Aim of the exercise:
Give back, exactly as written, the lines from the beginning of the listing through the one that contains "return made".

Provided data:
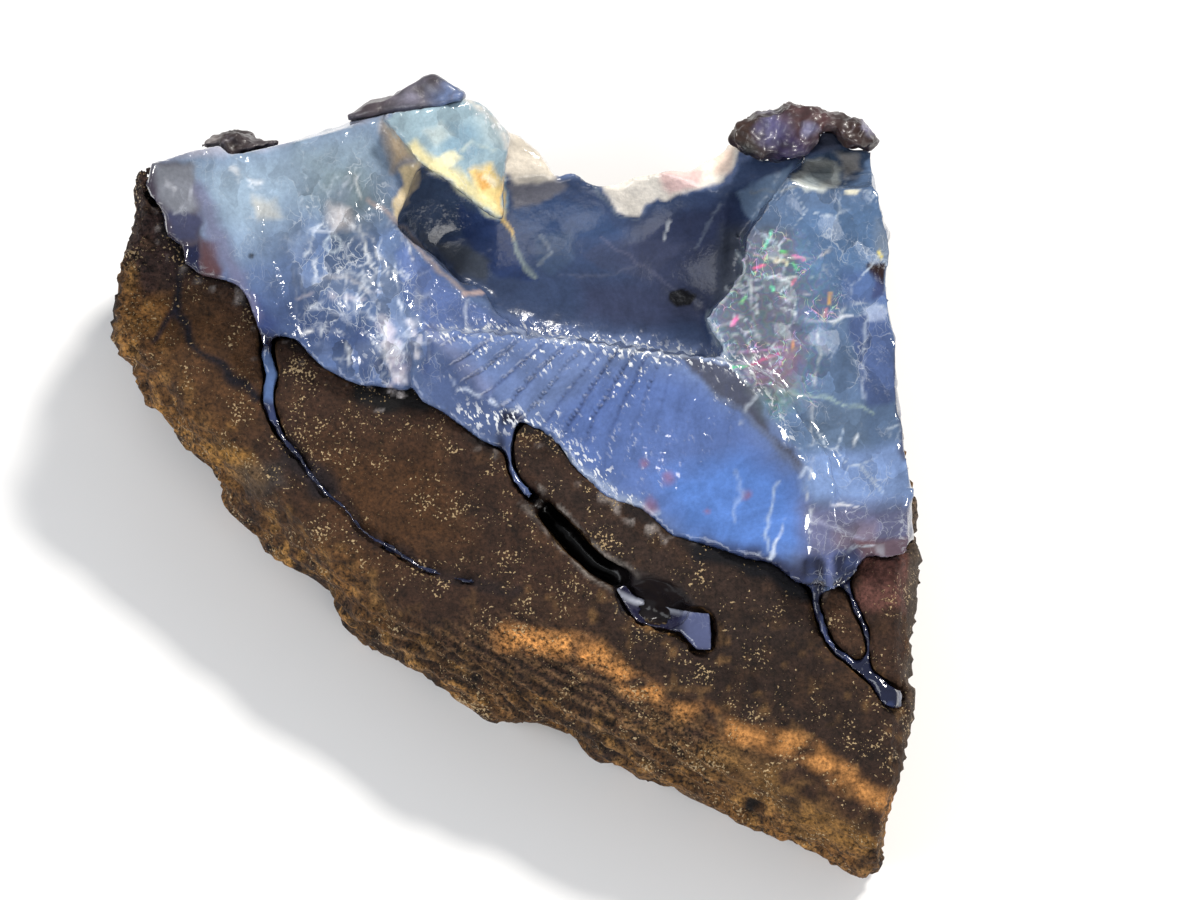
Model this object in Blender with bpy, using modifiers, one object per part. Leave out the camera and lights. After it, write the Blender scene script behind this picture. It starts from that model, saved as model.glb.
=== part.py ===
# Boulder opal rough: a sandy ironstone block with a thick opal seam broken open on one side.
# The stone lies on its back, and the broken face looks up and towards -Y.
import math
import bmesh
import bpy
from mathutils import Matrix, Vector

MM = 0.001
SIGHT_ELEVATION = math.radians(60)
SIGHT_X = 51.32
SIGHT_Y = 35.21
GAP = 0.3
GRAIN_SIZE = 0.95
GRAIN_HEIGHT = 0.6
LUMP_HEIGHT = 1.3
VEIN_DEPTH = 5.0
STONE_SHARE = 0.13

for old in list(bpy.data.objects):
    bpy.data.objects.remove(old, do_unlink=True)

stone = bpy.data.collections.new("boulder_opal")
helpers = bpy.data.collections.new("cutters")
bpy.context.scene.collection.children.link(stone)
bpy.context.scene.collection.children.link(helpers)


def spot(across, up, height):
    """The point that is seen at (across, up) in mm, and that is so high above the table."""
    along = (up - SIGHT_Y - height * math.cos(SIGHT_ELEVATION)) / math.sin(SIGHT_ELEVATION)
    return Vector((across - SIGHT_X, along, height)) * MM


def helper(name, mesh):
    made = bpy.data.objects.new(name, mesh)
    helpers.objects.link(made)
    made.hide_render = True
    made.display_type = "WIRE"
    return made


def prism(name, outline, low=-75.0, high=95.0):
    """An outline in the plane of sight, drawn out along the line of sight."""
    curve = bpy.data.curves.new(name, "CURVE")
    curve.dimensions = "2D"
    curve.fill_mode = "BOTH"
    curve.extrude = (high - low) / 2 * MM
    line = curve.splines.new("POLY")
    line.points.add(len(outline) - 1)
    for point, (across, up) in zip(line.points, outline):
        point.co = ((across - SIGHT_X) * MM, (up - SIGHT_Y) * MM, 0, 1)
    line.use_cyclic_u = True
    drawn = bpy.data.objects.new(name + "_curve", curve)
    mesh = bpy.data.meshes.new_from_object(drawn)
    bpy.data.objects.remove(drawn)
    turn = Matrix.Rotation(math.pi / 2 - SIGHT_ELEVATION, 4, "X")
    slide = Matrix.Translation(Vector((0, 0, (high + low) / 2 * MM)))
    mesh.transform(turn @ slide)
    return helper(name, tidy(mesh))


def tidy(mesh):
    shape = bmesh.new()
    shape.from_mesh(mesh)
    bmesh.ops.remove_doubles(shape, verts=shape.verts, dist=1e-6)
    bmesh.ops.recalc_face_normals(shape, faces=shape.faces)
    shape.to_mesh(mesh)
    shape.free()
    return mesh


def ball(name, centre, radii, turn=(0, 0, 0), fineness=4):
    """An ellipsoid: radii in mm, turned by degrees about X, Y and Z."""
    shape = bmesh.new()
    bmesh.ops.create_icosphere(shape, subdivisions=fineness, radius=1.0)
    mesh = bpy.data.meshes.new(name)
    shape.to_mesh(mesh)
    shape.free()
    size = Matrix.Diagonal(Vector(radii) * MM).to_4x4()
    turned = Matrix.Identity(4)
    for degrees, axis in zip(turn, "XYZ"):
        turned = Matrix.Rotation(math.radians(degrees), 4, axis) @ turned
    mesh.transform(Matrix.Translation(centre) @ turned @ size)
    return helper(name, mesh)


def hollow(name, a, b, c, radius, away, fineness=6):
    """A ball through three seen points, whose middle lies on the side that away points to."""
    a, b, c = spot(*a), spot(*b), spot(*c)
    across, along = b - a, c - a
    normal = across.cross(along)
    to_middle = (
        along.length_squared * normal.cross(across) * -1
        + across.length_squared * normal.cross(along)
    ) / (2 * normal.length_squared)
    middle = a - to_middle
    normal.normalize()
    if normal.dot(Vector(away)) < 0:
        normal.negate()
    rise = math.sqrt((radius * MM) ** 2 - to_middle.length_squared)
    return ball(name, middle + normal * rise, (radius,) * 3, (0, 0, 0), fineness)


def flat(name, a, b, c, away, lower=0.0):
    """A large block with one face through three seen points, on the side that away points to."""
    down = Vector((0, 0, lower * MM))
    a, b, c = spot(*a) - down, spot(*b) - down, spot(*c) - down
    normal = (b - a).cross(c - a).normalized()
    if normal.dot(Vector(away)) < 0:
        normal.negate()
    shape = bmesh.new()
    bmesh.ops.create_cube(shape, size=300 * MM)
    mesh = bpy.data.meshes.new(name)
    shape.to_mesh(mesh)
    shape.free()
    turned = normal.to_track_quat("Z", "Y").to_matrix().to_4x4()
    mesh.transform(Matrix.Translation((a + b + c) / 3 + normal * 150 * MM) @ turned)
    return helper(name, mesh)


def work(target, operation, *others):
    for other in others:
        step = target.modifiers.new(other.name, "BOOLEAN")
        step.operation = operation
        step.solver = "EXACT"
        step.object = other
    return target


def ribbon(name, route, low=-75.0, high=95.0, wider=0.0):
    """A vein: a band that follows a route of (across, up, width)."""
    left, right = [], []
    for i, (across, up, width) in enumerate(route):
        before = route[max(i - 1, 0)]
        after = route[min(i + 1, len(route) - 1)]
        run = Vector((after[0] - before[0], after[1] - before[1])).normalized()
        side = Vector((-run.y, run.x)) * (width / 2 + wider)
        end = run * (wider if i == len(route) - 1 else -wider if i == 0 else 0)
        left.append((across + side.x + end.x, up + side.y + end.y))
        right.append((across - side.x + end.x, up - side.y + end.y))
    return prism(name, left + right[::-1], low, high)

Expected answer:
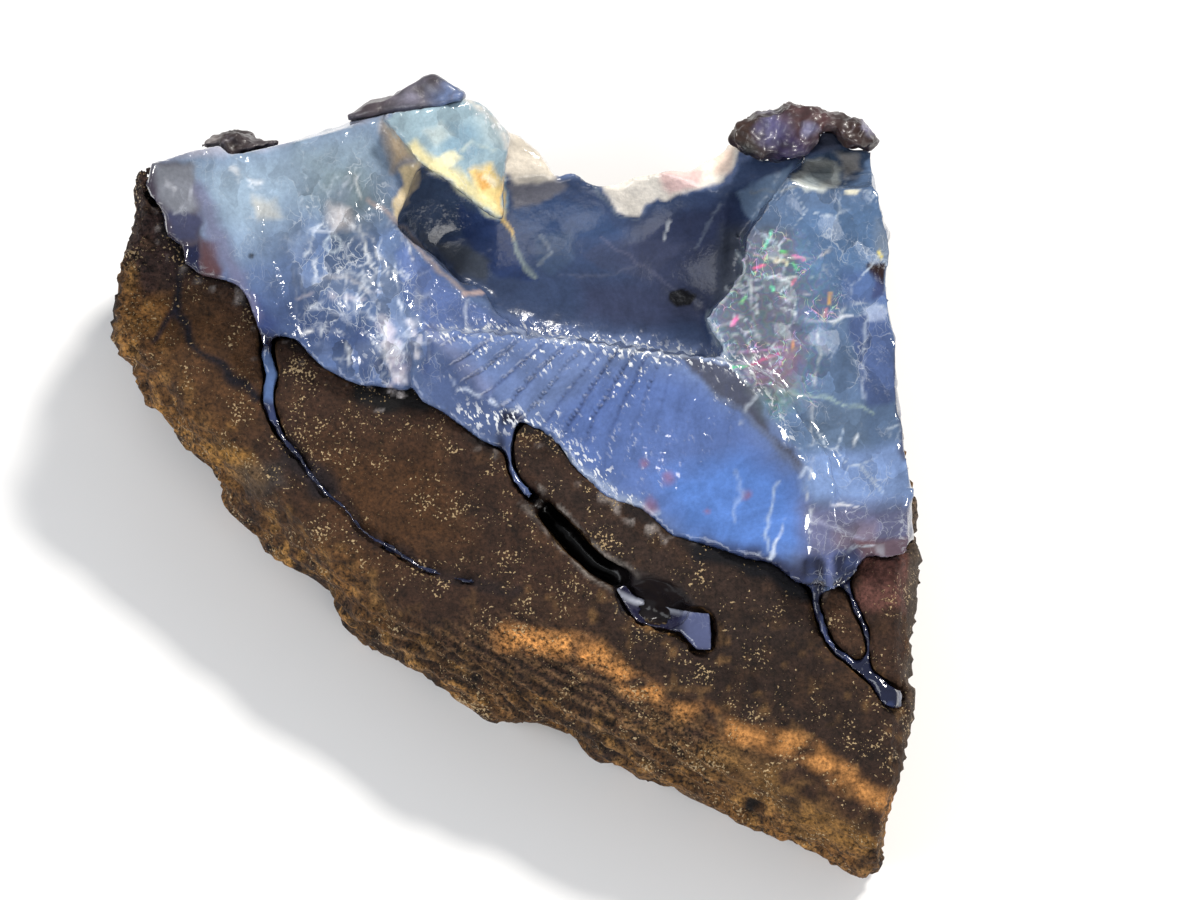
Model this object in Blender with bpy, using modifiers, one object per part. Leave out the camera and lights. After it, write the Blender scene script behind this picture. It starts from that model, saved as model.glb.
=== part.py ===
# Boulder opal rough: a sandy ironstone block with a thick opal seam broken open on one side.
# The stone lies on its back, and the broken face looks up and towards -Y.
import math
import bmesh
import bpy
from mathutils import Matrix, Vector

MM = 0.001
SIGHT_ELEVATION = math.radians(60)
SIGHT_X = 51.32
SIGHT_Y = 35.21
GAP = 0.3
GRAIN_SIZE = 0.95
GRAIN_HEIGHT = 0.6
LUMP_HEIGHT = 1.3
VEIN_DEPTH = 5.0
STONE_SHARE = 0.13

for old in list(bpy.data.objects):
    bpy.data.objects.remove(old, do_unlink=True)

stone = bpy.data.collections.new("boulder_opal")
helpers = bpy.data.collections.new("cutters")
bpy.context.scene.collection.children.link(stone)
bpy.context.scene.collection.children.link(helpers)


def spot(across, up, height):
    """The point that is seen at (across, up) in mm, and that is so high above the table."""
    along = (up - SIGHT_Y - height * math.cos(SIGHT_ELEVATION)) / math.sin(SIGHT_ELEVATION)
    return Vector((across - SIGHT_X, along, height)) * MM


def helper(name, mesh):
    made = bpy.data.objects.new(name, mesh)
    helpers.objects.link(made)
    made.hide_render = True
    made.display_type = "WIRE"
    return made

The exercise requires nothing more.